How things work in AfricaMy Alumnae Regional Scholarship supported independent research on refugee aid organizations in East Africa. As a result of my experiences, I returned to Tanzania after graduation with a understanding of the hierarchies in international development and had a good sense of the challenges I would face, particularly in working with donor agencies and local communities.
Building and implementing our educational resource center has forced me to balance the often times competing interests of international donors, local governments, teachers, parents, and students. The biggest challenge in all of this has been planning with the teachers who staff the center. They live in a world where there is no such thing as a financial savings. Thinking ahead and planning for the future are a luxury, and these concepts are not even easily expressed by the Swahili language. It is no wonder to me now that so many international projects fail because so many development workers don't speak the local language or live in local communities.
One of our Tanzanian teachers once said, "This project works because we aren't afraid of you. Her statement is testimony to the strong relationship between our expatriate and local staff. My undergraduate training in anthropology helped me recognize the moments when my own cultural assumptions were in direct conflict with the assumptions of our Tanzanian teachers and staff. The ability to make and accept these realizations has been crucial to the success of this project.

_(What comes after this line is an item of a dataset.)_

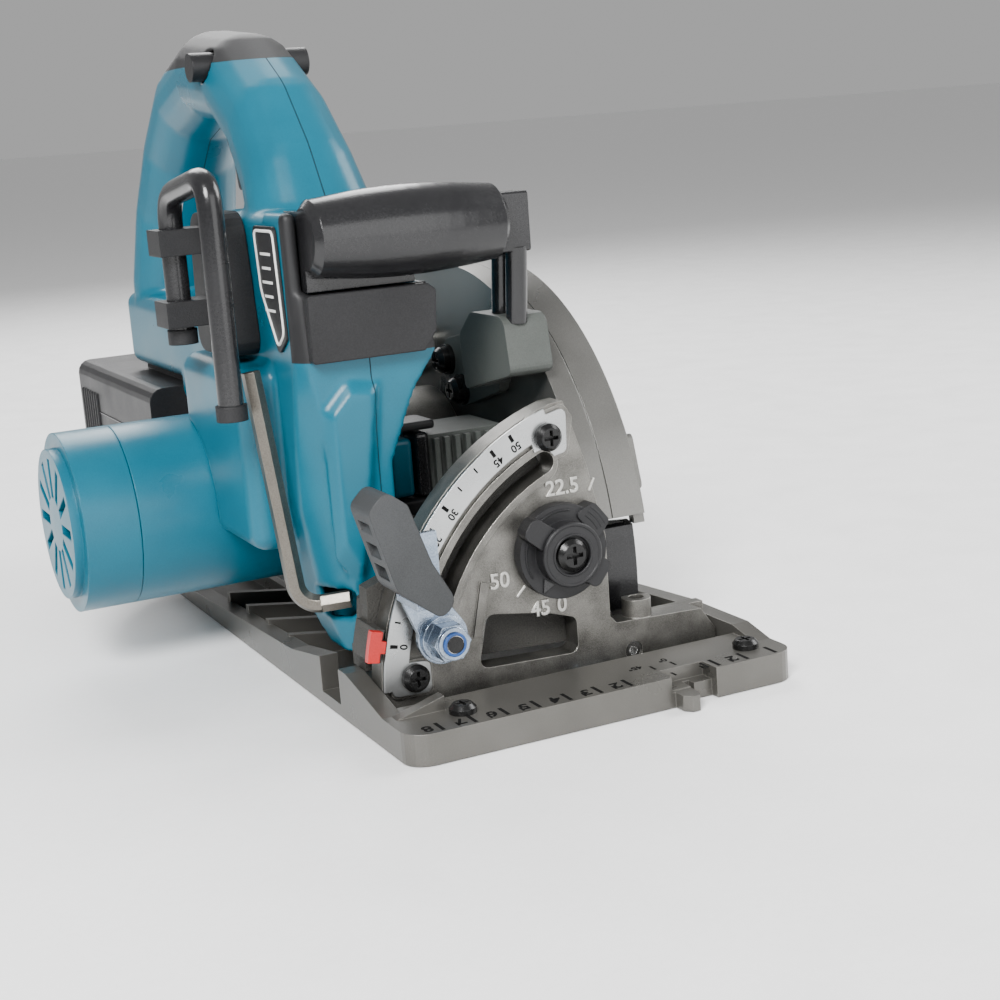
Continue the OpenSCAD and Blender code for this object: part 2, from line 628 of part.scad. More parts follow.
// ---- Gear case and motor ----
across = [-sin(motor_angle), cos(motor_angle)];
module gear_case_plan(grow) {
    a = [arbor_y, arbor_z];
    m = [motor_y, motor_z];
    at_arbor() circle(23.4 + grow);
    at_motor() circle(26 + grow);
    polygon([a - across * (23.4 + grow), m - across * (26 + grow), m + across * (26 + grow),
        a + across * (23.4 + grow)]);
}
module gear_case() color(cast_grey) difference() {
    along_x(-40, -10.8) gear_case_plan(2.2);
    along_x(-31.4, -10) gear_case_plan(0);
    bar_x(-38.2, -30, arbor_y, arbor_z, 13);
    bar_x(-41, -34, motor_y, motor_z, 9.5);
    bar_x(-60, -30, motor_y, motor_z, 7);
    bar_y(100, 120, -22, 30, 2.6);
}
module motor_housing() color(teal) difference() {
    union() {
        tube_x(-128, -40.2, motor_y, motor_z, barrel_r - 2.6, barrel_r);
        along_x(-44, -40.2) at_motor() ring(10.6, barrel_r);
    }
    // air outlets round the fan
    for (a = [200:20:340]) translate([-56, motor_y, motor_z]) rotate([a, 0, 0]) translate([0, 20, -2.4])
        cube([9, 20, 4.8]);
}
module motor_end_cap() color(teal) difference() {
    union() {
        bar_x(-146, -128.2, motor_y, motor_z, barrel_r);
        bar_x(-149, -145, motor_y, motor_z, barrel_r - 5);
    }
    bar_x(-143.6, -120, motor_y, motor_z, barrel_r - 2.6);
    for (a = [0:30:330]) translate([-152, motor_y, motor_z]) rotate([a, 0, 0]) translate([0, 9, -1.6])
        cube([12, 13, 3.2]);
}
module stator() color(copper) {
    tube_x(-112, -72, motor_y, motor_z, 16.6, barrel_r - 2.7);
    for (x = [-117, -72]) tube_x(x, x + 5, motor_y, motor_z, 17, barrel_r - 5);
}
module rotor() color(steel) {
    bar_x(-136, -29, motor_y, motor_z, shaft_r);
    bar_x(-110, -74, motor_y, motor_z, 15.6);
    along_x(-29.4, -19.4) at_motor() rotate(motor_angle + 180 + 180 / pinion_teeth)
        polygon(gear_points(pinion_teeth, 0.9 * gear_mod, 1.15 * gear_mod));
}
module fan() color(dark_grey) {
    tube_x(-66, -54, motor_y, motor_z, shaft_r, 8);
    tube_x(-56, -54, motor_y, motor_z, 7.9, 25);
    for (a = [0:40:320]) translate([-65, motor_y, motor_z]) rotate([a, 0, 0]) translate([0, 7.5, -0.8])
        cube([9.5, 16.5, 1.6]);
}
module motor_bearings() color(steel) {
    bearing(-39.8, -34, motor_y, motor_z, shaft_r + 0.03, 9.5);
    bearing(-136, -130, motor_y, motor_z, shaft_r + 0.03, 9.5);
    color(black) tube_x(-143.5, -130, motor_y, motor_z, 9.5, 12);
}

// ---- Body shells ----
// Leg sections: height, left side, right side, front, back, and the cut across the front left corner
leg_sections = [
    [16, -83, -78, 64, 80, 2],
    [32, -87, -74.5, 61, 98, 12], [60, body_left, -64.6, 61, 116, 13],
    [73, body_left, -64.6, 61, 124, 12], [94, body_left, -55.7, 61, 130, 8], [106, body_left, body_right, 61, 134, 5],
    [126, body_left, body_right, 62.6, 130, 4]];
// Handle beads: centre in Y and Z, radius, and width across the saw
handle_beads = [
    [94, 136, 16, 43], [108, 159, 15, 37],
    [124, 176, 15, 34], [148, 190, 15, 33], [178, 193, 15, 33],
    [206, 185, 15, 33], [226, 168, 15, 34], [240, 145, 15, 38], [247, 118, 15, 43], [247, 104, 15, 44]];
screw_places = [[80, 112], [104, 98], [110, 150], [118, 97],
    [182, 100], [255, 107.5], [240, 150], [216, 177]];

module leg_slice(s, d) translate([0, 0, s[0]]) linear_extrude(0.01)
    polygon([[s[1] + d, s[4] - d], [s[1] + d, s[3] + s[5] + d], [s[1] + s[5] * 0.6 + d, s[3] + d],
        [s[2] - d, s[3] + d], [s[2] - d, s[4] - d]]);
module bead(b, d) for (side = [-1, 1]) translate([body_mid + side * (b[3] / 2 - b[2]), b[0], b[1]])
    sphere(b[2] - d, $fn = 20);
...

Time after time I heard expatriates in Dar es Salaam complain that, "Things don't work right in Africa." All they saw was the inevitable corruption, inefficiency, and delay in government offices, schools, and local businesses. We too confronted these challenges. Trucks broke down en-route to Kibaya, delaying construction for months. One year into the project, we learned that our carpenter used illegal timber. Close government allies died of AIDS. The frustrations were immense, but standing beside our teachers as they negotiated through the politics, bribery, and delays, I began to understand that things do in fact work in Africa. They simply operate on a different set of assumptions and within informal rather than official chains of action.